**Exercise**
Can you write out the whole listing exactly?

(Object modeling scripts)
## Begin
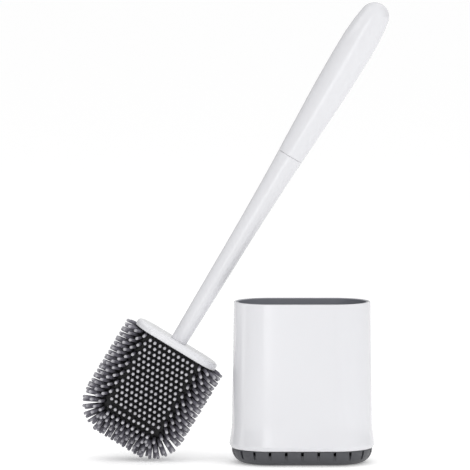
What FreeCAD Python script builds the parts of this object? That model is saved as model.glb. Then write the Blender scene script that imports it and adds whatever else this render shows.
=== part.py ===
import FreeCAD, Part
import Sketcher
import math
import os

# A toilet brush and its holder, in millimetres. +Z is up and the origin is the middle of the
# holder's underside, on the floor. The brush stands beside the holder and leans towards it.

SIZES = [
    # holder: every level is a stadium of the same straight length, and only its end radius changes.
    # The liner is sized round the brush head, the base round the liner, and the shell round the base.
    ("well_gap", 5.425, "room in the liner in front of the bristles' tips and behind them"),
    ("well_end_gap", 1.1, "further room in the liner at each end of the brush head"),
    ("liner_wall", 1.5, "wall of the liner"),
    ("liner_clearance", 0.3, "clearance between the liner and the base's spigot"),
    ("liner_drop", 0.3, "how far the liner's edge lies below the shell's rim"),
    ("liner_lip", 2.0, "height of the liner's lip, which bears on the shell"),
    ("liner_floor", 1.8, "thickness of the liner's floor"),
    ("liner_round", 4.0, "inner rounding between the liner's wall and floor"),
    ("drain_count", 9, "drain slots in the liner's floor"),
    ("drain_pitch", 10.0, "spacing of the drain slots"),
    ("drain_width", 3.0, "width of a drain slot"),
    ("drain_length", 32.0, "length of a drain slot"),
    ("rim_z", 136.4, "height of the holder's rim"),
    ("rim_round", 0.8, "rounding of the shell's rim"),
    ("shell_wall", 1.7, "wall of the shell"),
    ("shell_gap", 0.3, "gap between the base's shoulder and the shell and liner above it"),
    ("shell_taper", 1.8, "how much the shell's end radius grows from the rim to the flare"),
    ("flare_rise", 12.7, "height of the flare above the skirt's widest line"),
    ("flare_step", 2.1, "how much the shell's end radius grows down the flare"),
    ("skirt_rise", 3.1, "height of the skirt's widest line above its lower edge"),
    ("skirt_turn_r", 3.2, "radius of the skirt's turned-in lower edge"),
    ("skirt_turn_in", 1.9, "how far the lower edge turns in from the widest line"),
    ("skirt_overhang", 2.2, "how far the skirt's widest line stands out from the base"),
    ("lip_clearance", 0.3, "clearance between the shell's lower lip and the base's spigot"),
    # base
    ("base_top", 12.6, "height of the base's shoulder"),
    ("shoulder_width", 1.775, "width of the base's shoulder, outside its spigot"),
    ("base_wall", 2.2, "wall and floor of the base"),
    ("spigot_wall", 1.7, "wall of the base's spigot"),
    ("spigot_rise", 12.0, "height of the spigot above the shoulder"),
    ("vent_pitch", 13.6, "spacing of the vent slots along the outline"),
    ("vent_per_side", 5, "vent slots on each side of the middle one, front and back"),
    ("vent_width", 2.3, "width of a vent slot"),
    ("vent_bottom", 4.5, "lower end of a vent slot"),
    ("vent_bridge", 0.6, "upright edge of the base, above the vent slots and the bowl's rounding"),
    ("vent_overcut", 0.6, "how far a vent slot is cut past the base's wall"),
    # brush, in its own frame: +Z along the handle, from the middle of the plate's top face
    ("plate_length", 77.6, "length of the head's plate"),
    ("plate_depth", 35.0, "depth of the plate from front to back"),
    ("plate_thick", 6.3, "thickness of the plate"),
    ("plate_round", 2.6, "rounding of the plate's edges"),
    ("rod_foot_r", 7.05, "rod's radius where it stands on the plate"),
    ("rod_mid_r", 8.55, "rod's radius where its flare starts"),
    ("rod_mid_z", 95.0, "height where the rod's flare starts"),
    ("rod_top_r", 11.15, "rod's radius at the seam"),
    ("rod_flare_r", 3140.0, "radius of the rod's flare, along its length"),
    ("seam_z", 182.6, "height of the seam between rod and grip"),
    ("seam_gap", 0.2, "open width of the seam"),
    ("rod_bore_r", 4.6, "radius of the rod's bore"),
    ("rod_bore_foot", 12.0, "lower end of the rod's bore"),
    ("stud_r", 4.4, "radius of the rod's stud in the head"),
    ("stud_length", 30.0, "length of the stud below the plate's top face"),
    ("tenon_r", 7.2, "radius of the rod's tenon in the grip"),
    ("tenon_length", 22.0, "length of the tenon above the seam"),
    ("screw_clearance", 0.1, "radial clearance of the stud and the tenon"),
    ("socket_depth", 1.0, "room in a socket past the end of what goes into it"),
    ("seam_step", 0.1, "how much wider the grip is than the rod at the seam"),
    ("grip_swell_r", 13.75, "grip's radius where its swell starts"),
    ("grip_swell_z", 235.0, "height where the grip's swell starts"),
    ("grip_max_r", 15.0, "grip's greatest radius"),
    ("grip_max_z", 290.3, "height of the grip's greatest radius"),
    ("grip_swell_arc", 1200.0, "radius of the swell below the greatest radius"),
    ("grip_crown_arc", 180.0, "radius of the side above the greatest radius"),
    ("grip_dome_r", 12.4, "radius of the domed end"),
    ("grip_wall", 2.4, "wall of the grip"),
    # head: a flat core, a skin on it, and bristles that stand out from the skin all round
    ("bone_half_width", 25.4, "half width of the head's middle surface"),
    ("bone_drop", 80.0, "lower edge of the middle surface, below the plate's top face"),
    ("bone_corner", 7.5, "corner radius of the middle surface"),
    ("core_half", 5.8, "half thickness of the core"),
    ("skin_half", 8.0, "half thickness of the skin"),
    ("tip_half", 22.0, "reach of the bristles' tips from the middle surface"),
    ("edge_flat", 0.1, "flat strip left on each rounded side of the head"),
    ("bristle_gap", 1.0, "gap between the plate and the first bristles"),
    ("field_half_width", 24.4, "half width of the front and back bristle fields"),
    ("field_drop", 79.0, "lower edge of the front and back fields, below the plate's top face"),
    ("field_gap", 0.3, "gap between bristle fields"),
    # how the brush stands
    ("lean", 31.02, "lean of the brush from the vertical, towards the holder"),
    ("twist", -3.04, "turn of the brush about its own axis"),
    ("stand_x", -104.0, "sideways place of the plate's top face"),
    ("stand_y", 17.0, "place of the brush's middle plane behind the holder's"),
    ("floor_gap", 0.1, "clearance under the lowest bristles"),
    # making
    ("cut_past", 1.0, "how far a cutter passes the face that it opens"),
]

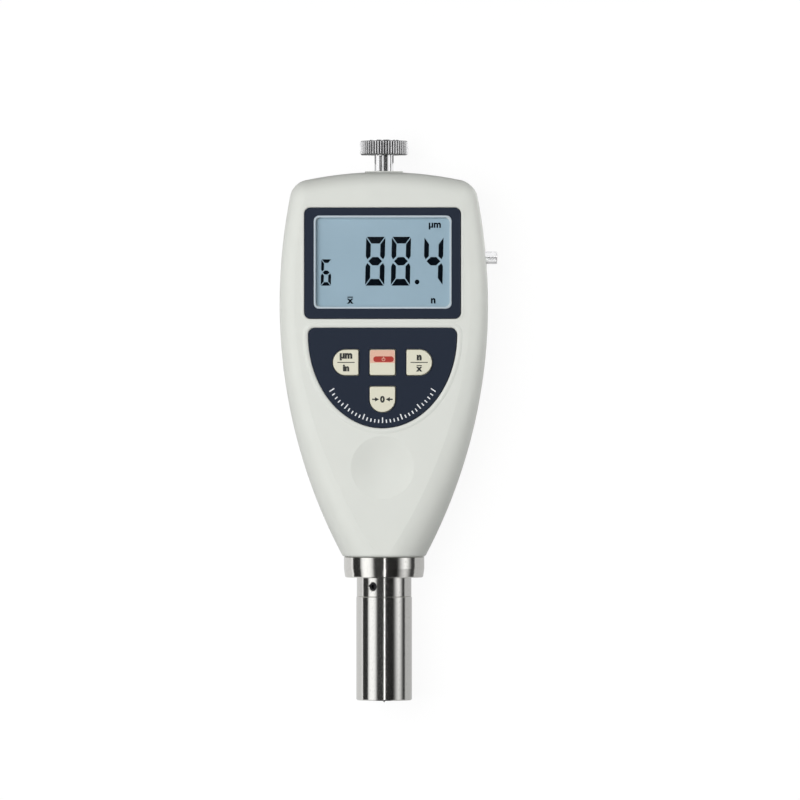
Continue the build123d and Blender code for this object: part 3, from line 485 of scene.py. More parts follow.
## End
**Result of the exercise**
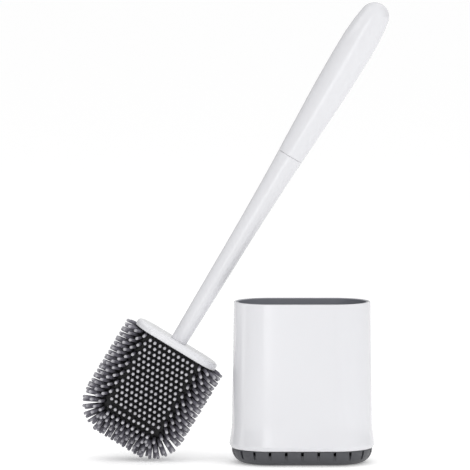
What FreeCAD Python script builds the parts of this object? That model is saved as model.glb. Then write the Blender scene script that imports it and adds whatever else this render shows.
=== part.py ===
import FreeCAD, Part
import Sketcher
import math
import os

# A toilet brush and its holder, in millimetres. +Z is up and the origin is the middle of the
# holder's underside, on the floor. The brush stands beside the holder and leans towards it.

SIZES = [
    # holder: every level is a stadium of the same straight length, and only its end radius changes.
    # The liner is sized round the brush head, the base round the liner, and the shell round the base.
    ("well_gap", 5.425, "room in the liner in front of the bristles' tips and behind them"),
    ("well_end_gap", 1.1, "further room in the liner at each end of the brush head"),
    ("liner_wall", 1.5, "wall of the liner"),
    ("liner_clearance", 0.3, "clearance between the liner and the base's spigot"),
    ("liner_drop", 0.3, "how far the liner's edge lies below the shell's rim"),
    ("liner_lip", 2.0, "height of the liner's lip, which bears on the shell"),
    ("liner_floor", 1.8, "thickness of the liner's floor"),
    ("liner_round", 4.0, "inner rounding between the liner's wall and floor"),
    ("drain_count", 9, "drain slots in the liner's floor"),
    ("drain_pitch", 10.0, "spacing of the drain slots"),
    ("drain_width", 3.0, "width of a drain slot"),
    ("drain_length", 32.0, "length of a drain slot"),
    ("rim_z", 136.4, "height of the holder's rim"),
    ("rim_round", 0.8, "rounding of the shell's rim"),
    ("shell_wall", 1.7, "wall of the shell"),
    ("shell_gap", 0.3, "gap between the base's shoulder and the shell and liner above it"),
    ("shell_taper", 1.8, "how much the shell's end radius grows from the rim to the flare"),
    ("flare_rise", 12.7, "height of the flare above the skirt's widest line"),
    ("flare_step", 2.1, "how much the shell's end radius grows down the flare"),
    ("skirt_rise", 3.1, "height of the skirt's widest line above its lower edge"),
    ("skirt_turn_r", 3.2, "radius of the skirt's turned-in lower edge"),
    ("skirt_turn_in", 1.9, "how far the lower edge turns in from the widest line"),
    ("skirt_overhang", 2.2, "how far the skirt's widest line stands out from the base"),
    ("lip_clearance", 0.3, "clearance between the shell's lower lip and the base's spigot"),
    # base
    ("base_top", 12.6, "height of the base's shoulder"),
    ("shoulder_width", 1.775, "width of the base's shoulder, outside its spigot"),
    ("base_wall", 2.2, "wall and floor of the base"),
    ("spigot_wall", 1.7, "wall of the base's spigot"),
    ("spigot_rise", 12.0, "height of the spigot above the shoulder"),
    ("vent_pitch", 13.6, "spacing of the vent slots along the outline"),
    ("vent_per_side", 5, "vent slots on each side of the middle one, front and back"),
    ("vent_width", 2.3, "width of a vent slot"),
    ("vent_bottom", 4.5, "lower end of a vent slot"),
    ("vent_bridge", 0.6, "upright edge of the base, above the vent slots and the bowl's rounding"),
    ("vent_overcut", 0.6, "how far a vent slot is cut past the base's wall"),
    # brush, in its own frame: +Z along the handle, from the middle of the plate's top face
    ("plate_length", 77.6, "length of the head's plate"),
    ("plate_depth", 35.0, "depth of the plate from front to back"),
    ("plate_thick", 6.3, "thickness of the plate"),
    ("plate_round", 2.6, "rounding of the plate's edges"),
    ("rod_foot_r", 7.05, "rod's radius where it stands on the plate"),
    ("rod_mid_r", 8.55, "rod's radius where its flare starts"),
    ("rod_mid_z", 95.0, "height where the rod's flare starts"),
    ("rod_top_r", 11.15, "rod's radius at the seam"),
    ("rod_flare_r", 3140.0, "radius of the rod's flare, along its length"),
    ("seam_z", 182.6, "height of the seam between rod and grip"),
    ("seam_gap", 0.2, "open width of the seam"),
    ("rod_bore_r", 4.6, "radius of the rod's bore"),
    ("rod_bore_foot", 12.0, "lower end of the rod's bore"),
    ("stud_r", 4.4, "radius of the rod's stud in the head"),
    ("stud_length", 30.0, "length of the stud below the plate's top face"),
    ("tenon_r", 7.2, "radius of the rod's tenon in the grip"),
    ("tenon_length", 22.0, "length of the tenon above the seam"),
    ("screw_clearance", 0.1, "radial clearance of the stud and the tenon"),
    ("socket_depth", 1.0, "room in a socket past the end of what goes into it"),
    ("seam_step", 0.1, "how much wider the grip is than the rod at the seam"),
    ("grip_swell_r", 13.75, "grip's radius where its swell starts"),
    ("grip_swell_z", 235.0, "height where the grip's swell starts"),
    ("grip_max_r", 15.0, "grip's greatest radius"),
    ("grip_max_z", 290.3, "height of the grip's greatest radius"),
    ("grip_swell_arc", 1200.0, "radius of the swell below the greatest radius"),
    ("grip_crown_arc", 180.0, "radius of the side above the greatest radius"),
    ("grip_dome_r", 12.4, "radius of the domed end"),
    ("grip_wall", 2.4, "wall of the grip"),
    # head: a flat core, a skin on it, and bristles that stand out from the skin all round
    ("bone_half_width", 25.4, "half width of the head's middle surface"),
    ("bone_drop", 80.0, "lower edge of the middle surface, below the plate's top face"),
    ("bone_corner", 7.5, "corner radius of the middle surface"),
    ("core_half", 5.8, "half thickness of the core"),
    ("skin_half", 8.0, "half thickness of the skin"),
    ("tip_half", 22.0, "reach of the bristles' tips from the middle surface"),
    ("edge_flat", 0.1, "flat strip left on each rounded side of the head"),
    ("bristle_gap", 1.0, "gap between the plate and the first bristles"),
    ("field_half_width", 24.4, "half width of the front and back bristle fields"),
    ("field_drop", 79.0, "lower edge of the front and back fields, below the plate's top face"),
    ("field_gap", 0.3, "gap between bristle fields"),
    # how the brush stands
    ("lean", 31.02, "lean of the brush from the vertical, towards the holder"),
    ("twist", -3.04, "turn of the brush about its own axis"),
    ("stand_x", -104.0, "sideways place of the plate's top face"),
    ("stand_y", 17.0, "place of the brush's middle plane behind the holder's"),
    ("floor_gap", 0.1, "clearance under the lowest bristles"),
    # making
    ("cut_past", 1.0, "how far a cutter passes the face that it opens"),
]

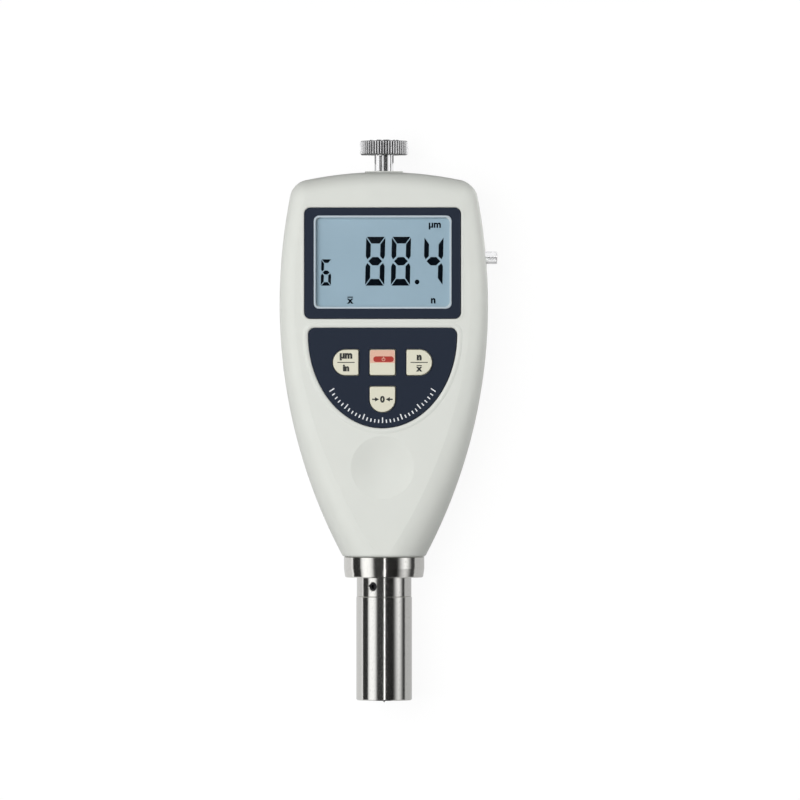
Continue the build123d and Blender code for this object: part 3, from line 485 of scene.py. More parts follow.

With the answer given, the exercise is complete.